Exercise brief
Present the data once more in exactly its original form.

Given data
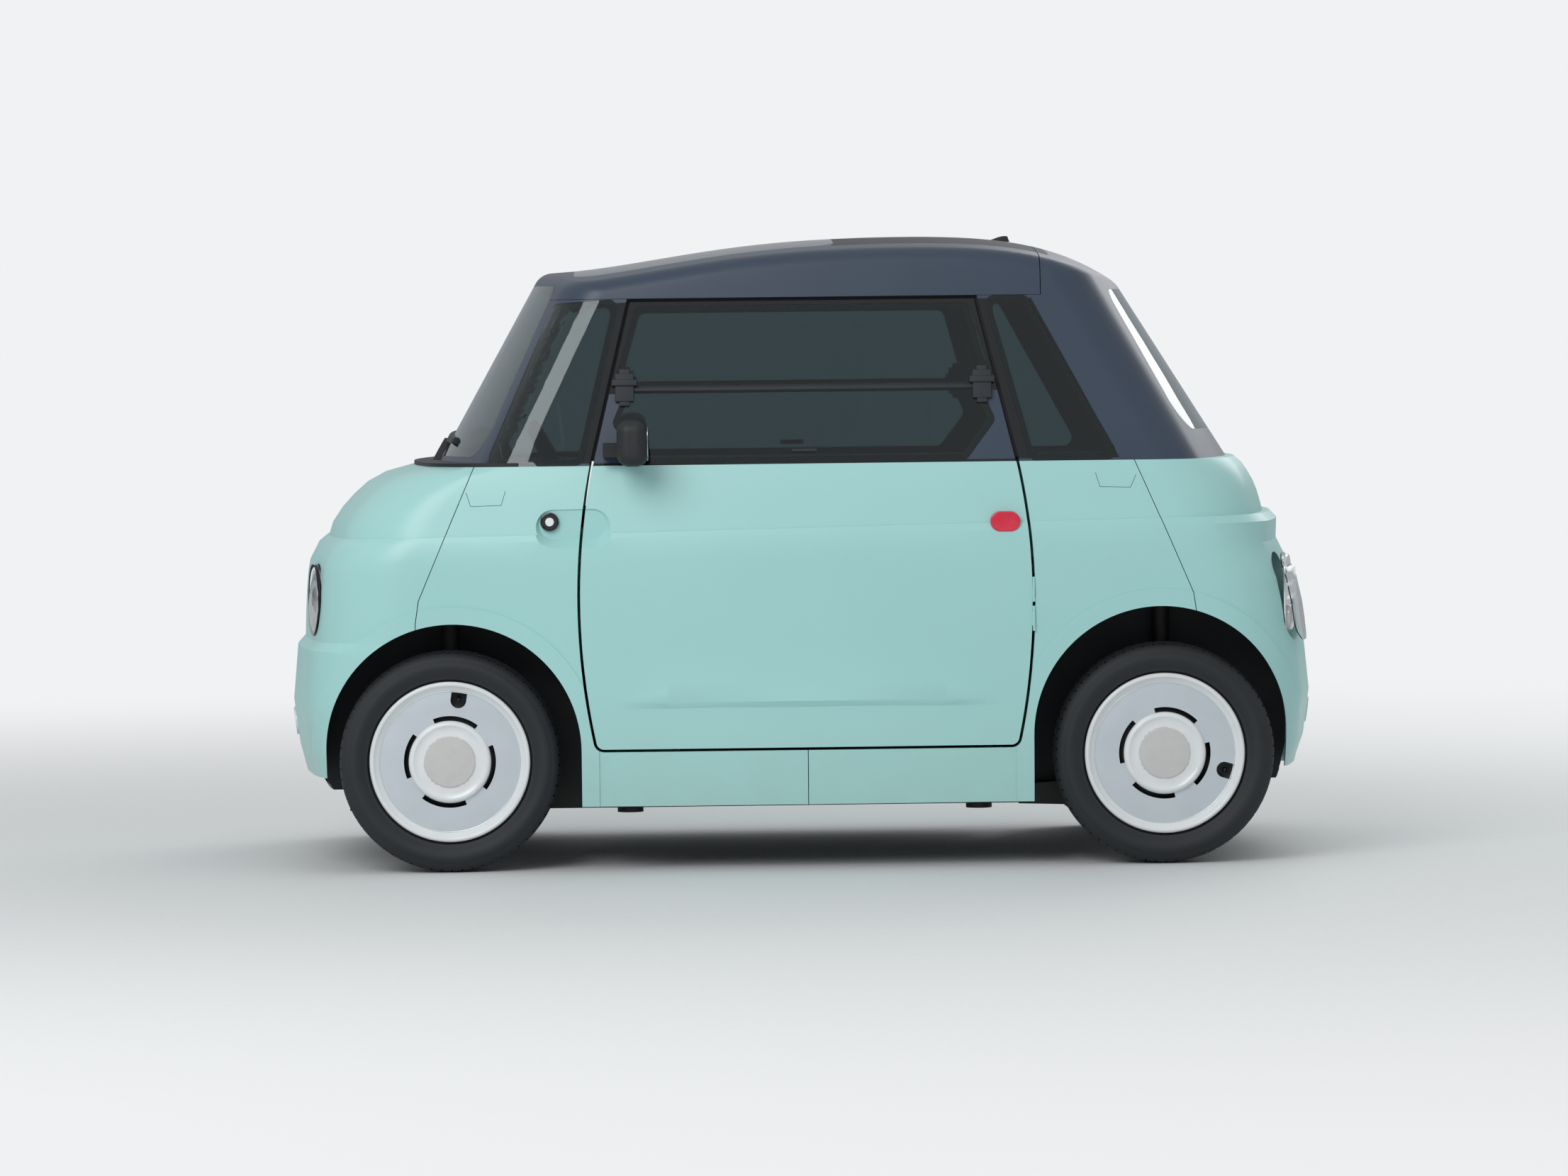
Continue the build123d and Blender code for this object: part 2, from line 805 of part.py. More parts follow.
member_width = 60.0
member_height = 41.0
member_x = (rail_front - 30, 480.0, 0.0, -480.0, rail_rear + 30)
with BuildPart() as cross_members:
    with Locations(*[(place, 0, rail_top - 3 - member_height / 2) for place in member_x]):
        Box(member_width, 2 * rail_y - rail_width, member_height)
keep("cross_members", cross_members)

# Traction battery under the right seat and drive unit between the front wheels, as plain blocks
battery_size = (560.0, 400.0, 165.0)
battery_top = floor_top + floor_rib + battery_size[2]
with BuildPart() as battery:
    with Locations((-150, -245, floor_top + floor_rib + battery_size[2] / 2)):
        Box(*battery_size)
    fillet(battery.edges().filter_by(Axis.Z), 20)
keep("battery", battery)

drive_size = (250.0, 340.0, 230.0)
shaft_radius = 12.0
shaft_end_y = 462.0
with BuildPart() as drive_unit:
    with Locations((axle_x, 0, floor_top + drive_size[2] / 2)):
        Box(*drive_size)
    fillet(drive_unit.edges().filter_by(Axis.Y), 30)
    with BuildSketch(Plane.XZ.offset(-shaft_end_y)):
        with Locations((axle_x, tyre_radius)):
            Circle(shaft_radius)
    extrude(amount=2 * shaft_end_y)
keep("drive_unit", drive_unit)

# Wheels: tyre, pressed steel wheel and full cover. Sketches run outboard and up from the wheel's centre.
rim_seat = 180.0
rim_half = 52.0
flange_radius = 195.0
spindle_radius = 18.0
spindle_fit = 0.08
hub_radius = 38.0
hub_inner = -14.0
hub_outer = 30.0
cover_radius = 194.0


def wheel_plane(end, side):
    """Plane through a wheel's axis: outboard, up."""
    hand = sides[side]
    return Plane(
        origin=(ends[end] * axle_x, hand * wheel_y, tyre_radius), x_dir=(0, hand, 0), z_dir=(hand, 0, 0)
    )


# Angle of the valve notch, seen from outboard: anticlockwise from the viewer's right
valve_angle = {"front": 81.5, "rear": -16.5}
slot_count = 4
slot_span = 59.0
slot_inner = 99.5
slot_outer = 111.0
# Round-ended notch for the valve, open to the groove inside the cover's bead
notch_radius = 150.0
notch_width = 38.0
notch_length = 21.0

for end in ends:
    for side, hand in sides.items():
        plane = wheel_plane(end, side)
        spin = Axis(plane.origin, plane.x_dir)
        half_tread = tyre_width / 2 - 21
        with BuildPart() as tyre:
            with BuildSketch(plane):
                with BuildLine():
                    ThreePointArc((-rim_half, 197), (-tyre_width / 2, 227), (-half_tread - 9, tyre_radius - 9))
                    Line((-half_tread - 9, tyre_radius - 9), (-half_tread, tyre_radius - 2))
                    ThreePointArc((-half_tread, tyre_radius - 2), (0, tyre_radius), (half_tread, tyre_radius - 2))
                    Line((half_tread, tyre_radius - 2), (half_tread + 9, tyre_radius - 9))
                    ThreePointArc((half_tread + 9, tyre_radius - 9), (tyre_width / 2, 227), (rim_half, 197))
                    Polyline((rim_half, 197), (rim_half, rim_seat), (-rim_half, rim_seat), (-rim_half, 197))
                make_face()
            revolve(axis=spin)
        keep(f"tyre_{end}_{side}", tyre)

        with BuildPart() as wheel:
            with BuildSketch(plane):
                with BuildLine():
                    Polyline(
                        (-rim_half - 3, flange_radius),
                        (-rim_half, flange_radius),
                        (-rim_half, rim_seat - 0.1),
                        (-22, rim_seat - 0.1),
                        (-16, rim_seat - 18),
                        (16, rim_seat - 18),
                        (22, rim_seat - 0.1),
                        (rim_half, rim_seat - 0.1),
                        (rim_half, flange_radius - 4),
                        (rim_half + 2, flange_radius - 4),
                        (rim_half + 2, rim_seat - 5),
                        (26, rim_seat - 6),
                        (20, rim_seat - 23),
                        (18, 140),
                        (30, 96),
                        (26, hub_radius),
                        (hub_outer, hub_radius),
                        (hub_outer, 0),
                        (hub_outer - 8, 0),
                        (hub_outer - 8, spindle_radius + spindle_fit),
                        (hub_inner, spindle_radius + spindle_fit),
                        (hub_inner, hub_radius),
                        (20, hub_radius),
                        (24, 96),
                        (12, 140),
                        (14, rim_seat - 23),
                        (-18, rim_seat - 23),
                        (-26, rim_seat - 6),
                        (-rim_half - 3, rim_seat - 5),
                        close=True,
                    )
                make_face()
            revolve(axis=spin)
        keep(f"wheel_{end}_{side}", wheel)

        with BuildPart() as disc:
            with BuildSketch(plane):
                with BuildLine():
                    ThreePointArc((60, cover_radius), (65.5, 188), (62, 182))
                    Polyline((62, 182), (54, 171), (54, 168))
                    ThreePointArc((54, 168), (56.5, 142), (57, 114))
                    Line((57, 114), (57, 99))
                    ThreePointArc((57, 99), (65, 95), (67, 88))
                    ThreePointArc((67, 88), (63.5, 79), (63, 69))
                    ThreePointArc((63, 69), (66.2, 42), (67.5, 16))
                    Polyline((67.5, 16), (67.5, 0), (62, 0), (58, 69), (58, 88), (53, 92), (53, 114))
                    ThreePointArc((53, 114), (52.5, 142), (50.5, 167))
                    Polyline((50.5, 167), (50.5, 172), (54.3, 174.6), (54.3, cover_radius), (60, cover_radius))
                make_face()
            revolve(axis=spin)
        with BuildPart() as cover:
            # Turned so that the disc's own seam is half way between two slots.
            add(disc.part.rotate(spin, valve_angle[end] - 45))
            face_plane = Plane(
                origin=plane.origin + plane.x_dir * 40, x_dir=(-hand, 0, 0), z_dir=(0, hand, 0)
            )
            half_span = slot_span / 2
            for index in range(slot_count):
                middle = valve_angle[end] + 360 / slot_count * index
                with BuildSketch(face_plane):
                    with BuildLine():
                        inner = CenterArc((0, 0), slot_inner, middle - half_span, slot_span)
                        outer = CenterArc((0, 0), slot_outer, middle - half_span, slot_span)
                        Line(inner @ 0, outer @ 0)
                        Line(inner @ 1, outer @ 1)
                    make_face()
                extrude(amount=60, mode=Mode.SUBTRACT)
            with BuildSketch(face_plane):
                with PolarLocations(notch_radius, 1, start_angle=valve_angle[end]):
                    Circle(notch_width / 2)
                    with Locations((notch_length / 2, 0)):
                        Rectangle(notch_length, notch_width)
            extrude(amount=60, mode=Mode.SUBTRACT)
        keep(f"cover_{end}_{side}", cover)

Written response
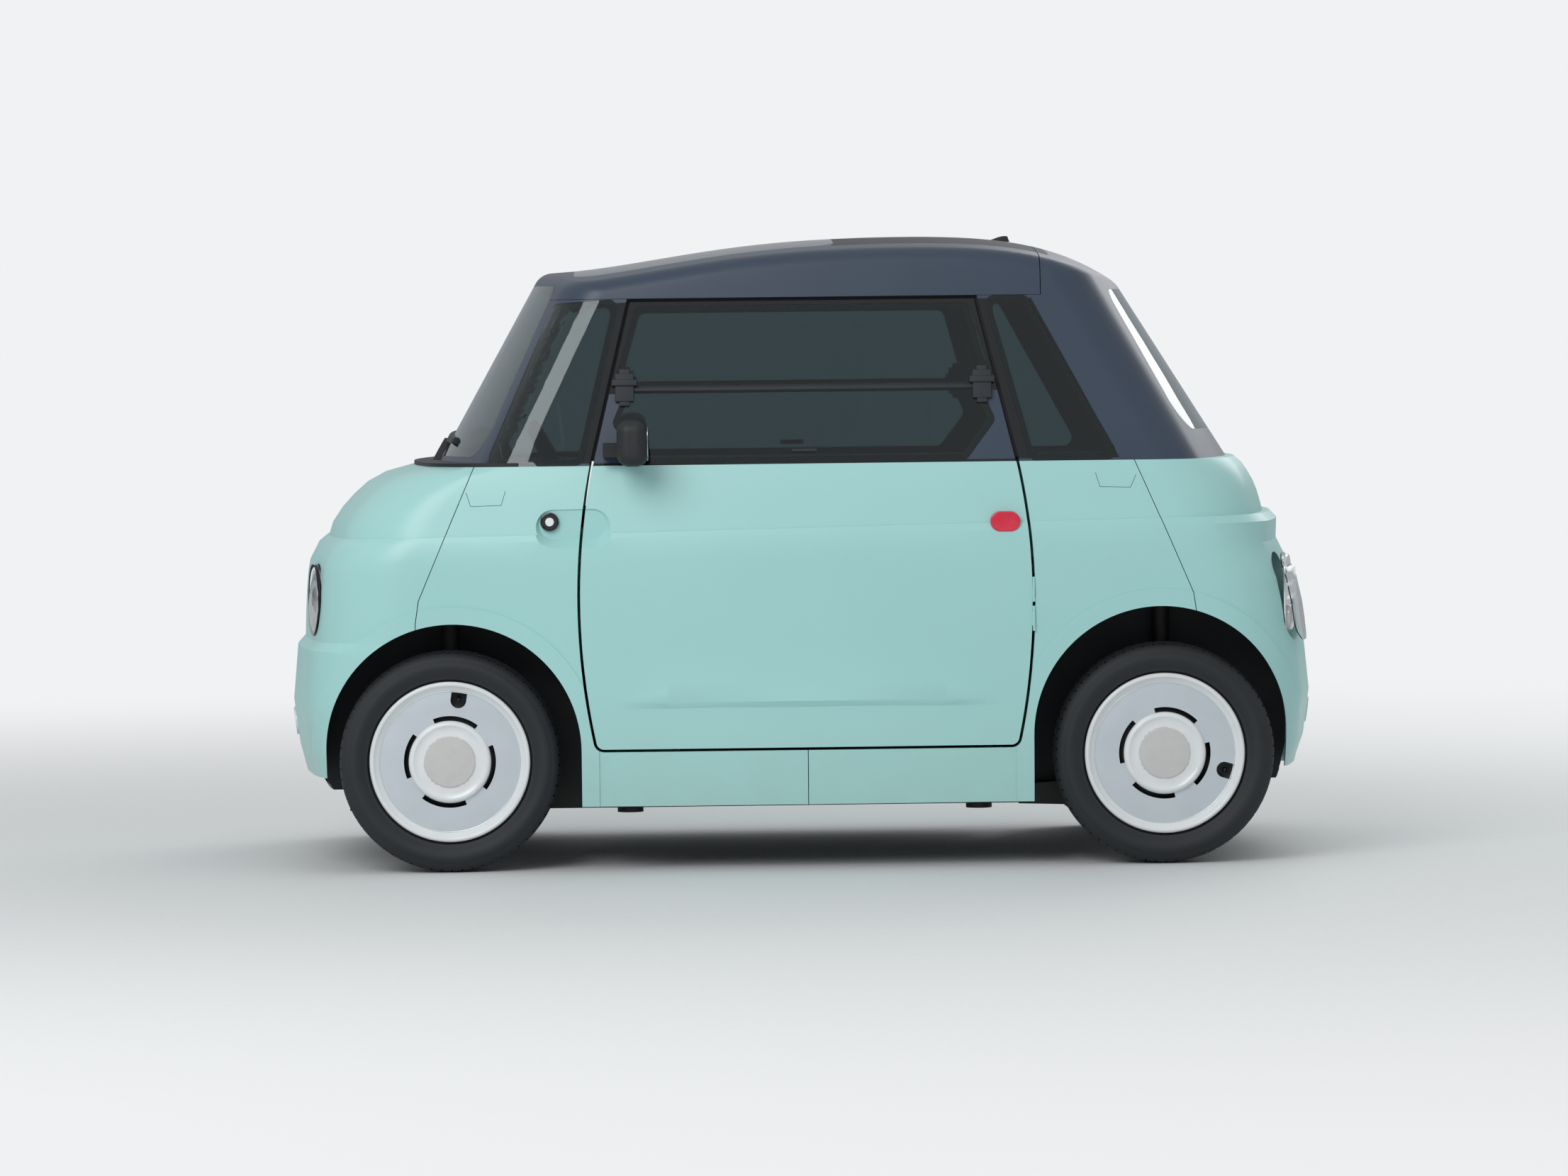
Continue the build123d and Blender code for this object: part 2, from line 805 of part.py. More parts follow.
member_width = 60.0
member_height = 41.0
member_x = (rail_front - 30, 480.0, 0.0, -480.0, rail_rear + 30)
with BuildPart() as cross_members:
    with Locations(*[(place, 0, rail_top - 3 - member_height / 2) for place in member_x]):
        Box(member_width, 2 * rail_y - rail_width, member_height)
keep("cross_members", cross_members)

# Traction battery under the right seat and drive unit between the front wheels, as plain blocks
battery_size = (560.0, 400.0, 165.0)
battery_top = floor_top + floor_rib + battery_size[2]
with BuildPart() as battery:
    with Locations((-150, -245, floor_top + floor_rib + battery_size[2] / 2)):
        Box(*battery_size)
    fillet(battery.edges().filter_by(Axis.Z), 20)
keep("battery", battery)

drive_size = (250.0, 340.0, 230.0)
shaft_radius = 12.0
shaft_end_y = 462.0
with BuildPart() as drive_unit:
    with Locations((axle_x, 0, floor_top + drive_size[2] / 2)):
        Box(*drive_size)
    fillet(drive_unit.edges().filter_by(Axis.Y), 30)
    with BuildSketch(Plane.XZ.offset(-shaft_end_y)):
        with Locations((axle_x, tyre_radius)):
            Circle(shaft_radius)
    extrude(amount=2 * shaft_end_y)
keep("drive_unit", drive_unit)

# Wheels: tyre, pressed steel wheel and full cover. Sketches run outboard and up from the wheel's centre.
rim_seat = 180.0
rim_half = 52.0
flange_radius = 195.0
spindle_radius = 18.0
spindle_fit = 0.08
hub_radius = 38.0
hub_inner = -14.0
hub_outer = 30.0
cover_radius = 194.0


def wheel_plane(end, side):
    """Plane through a wheel's axis: outboard, up."""
    hand = sides[side]
    return Plane(
        origin=(ends[end] * axle_x, hand * wheel_y, tyre_radius), x_dir=(0, hand, 0), z_dir=(hand, 0, 0)
    )


# Angle of the valve notch, seen from outboard: anticlockwise from the viewer's right
valve_angle = {"front": 81.5, "rear": -16.5}
slot_count = 4
slot_span = 59.0
slot_inner = 99.5
slot_outer = 111.0
# Round-ended notch for the valve, open to the groove inside the cover's bead
notch_radius = 150.0
notch_width = 38.0
notch_length = 21.0

for end in ends:
    for side, hand in sides.items():
        plane = wheel_plane(end, side)
        spin = Axis(plane.origin, plane.x_dir)
        half_tread = tyre_width / 2 - 21
        with BuildPart() as tyre:
            with BuildSketch(plane):
                with BuildLine():
                    ThreePointArc((-rim_half, 197), (-tyre_width / 2, 227), (-half_tread - 9, tyre_radius - 9))
                    Line((-half_tread - 9, tyre_radius - 9), (-half_tread, tyre_radius - 2))
                    ThreePointArc((-half_tread, tyre_radius - 2), (0, tyre_radius), (half_tread, tyre_radius - 2))
                    Line((half_tread, tyre_radius - 2), (half_tread + 9, tyre_radius - 9))
                    ThreePointArc((half_tread + 9, tyre_radius - 9), (tyre_width / 2, 227), (rim_half, 197))
                    Polyline((rim_half, 197), (rim_half, rim_seat), (-rim_half, rim_seat), (-rim_half, 197))
                make_face()
            revolve(axis=spin)
        keep(f"tyre_{end}_{side}", tyre)

        with BuildPart() as wheel:
            with BuildSketch(plane):
                with BuildLine():
                    Polyline(
                        (-rim_half - 3, flange_radius),
                        (-rim_half, flange_radius),
                        (-rim_half, rim_seat - 0.1),
                        (-22, rim_seat - 0.1),
                        (-16, rim_seat - 18),
                        (16, rim_seat - 18),
                        (22, rim_seat - 0.1),
                        (rim_half, rim_seat - 0.1),
                        (rim_half, flange_radius - 4),
                        (rim_half + 2, flange_radius - 4),
                        (rim_half + 2, rim_seat - 5),
                        (26, rim_seat - 6),
                        (20, rim_seat - 23),
                        (18, 140),
                        (30, 96),
                        (26, hub_radius),
                        (hub_outer, hub_radius),
                        (hub_outer, 0),
                        (hub_outer - 8, 0),
                        (hub_outer - 8, spindle_radius + spindle_fit),
                        (hub_inner, spindle_radius + spindle_fit),
                        (hub_inner, hub_radius),
                        (20, hub_radius),
                        (24, 96),
                        (12, 140),
                        (14, rim_seat - 23),
                        (-18, rim_seat - 23),
                        (-26, rim_seat - 6),
                        (-rim_half - 3, rim_seat - 5),
                        close=True,
                    )
                make_face()
            revolve(axis=spin)
        keep(f"wheel_{end}_{side}", wheel)

        with BuildPart() as disc:
            with BuildSketch(plane):
                with BuildLine():
                    ThreePointArc((60, cover_radius), (65.5, 188), (62, 182))
                    Polyline((62, 182), (54, 171), (54, 168))
                    ThreePointArc((54, 168), (56.5, 142), (57, 114))
                    Line((57, 114), (57, 99))
                    ThreePointArc((57, 99), (65, 95), (67, 88))
                    ThreePointArc((67, 88), (63.5, 79), (63, 69))
                    ThreePointArc((63, 69), (66.2, 42), (67.5, 16))
                    Polyline((67.5, 16), (67.5, 0), (62, 0), (58, 69), (58, 88), (53, 92), (53, 114))
                    ThreePointArc((53, 114), (52.5, 142), (50.5, 167))
                    Polyline((50.5, 167), (50.5, 172), (54.3, 174.6), (54.3, cover_radius), (60, cover_radius))
                make_face()
            revolve(axis=spin)
        with BuildPart() as cover:
            # Turned so that the disc's own seam is half way between two slots.
            add(disc.part.rotate(spin, valve_angle[end] - 45))
            face_plane = Plane(
                origin=plane.origin + plane.x_dir * 40, x_dir=(-hand, 0, 0), z_dir=(0, hand, 0)
            )
            half_span = slot_span / 2
            for index in range(slot_count):
                middle = valve_angle[end] + 360 / slot_count * index
                with BuildSketch(face_plane):
                    with BuildLine():
                        inner = CenterArc((0, 0), slot_inner, middle - half_span, slot_span)
                        outer = CenterArc((0, 0), slot_outer, middle - half_span, slot_span)
                        Line(inner @ 0, outer @ 0)
                        Line(inner @ 1, outer @ 1)
                    make_face()
                extrude(amount=60, mode=Mode.SUBTRACT)
            with BuildSketch(face_plane):
                with PolarLocations(notch_radius, 1, start_angle=valve_angle[end]):
                    Circle(notch_width / 2)
                    with Locations((notch_length / 2, 0)):
                        Rectangle(notch_length, notch_width)
            extrude(amount=60, mode=Mode.SUBTRACT)
        keep(f"cover_{end}_{side}", cover)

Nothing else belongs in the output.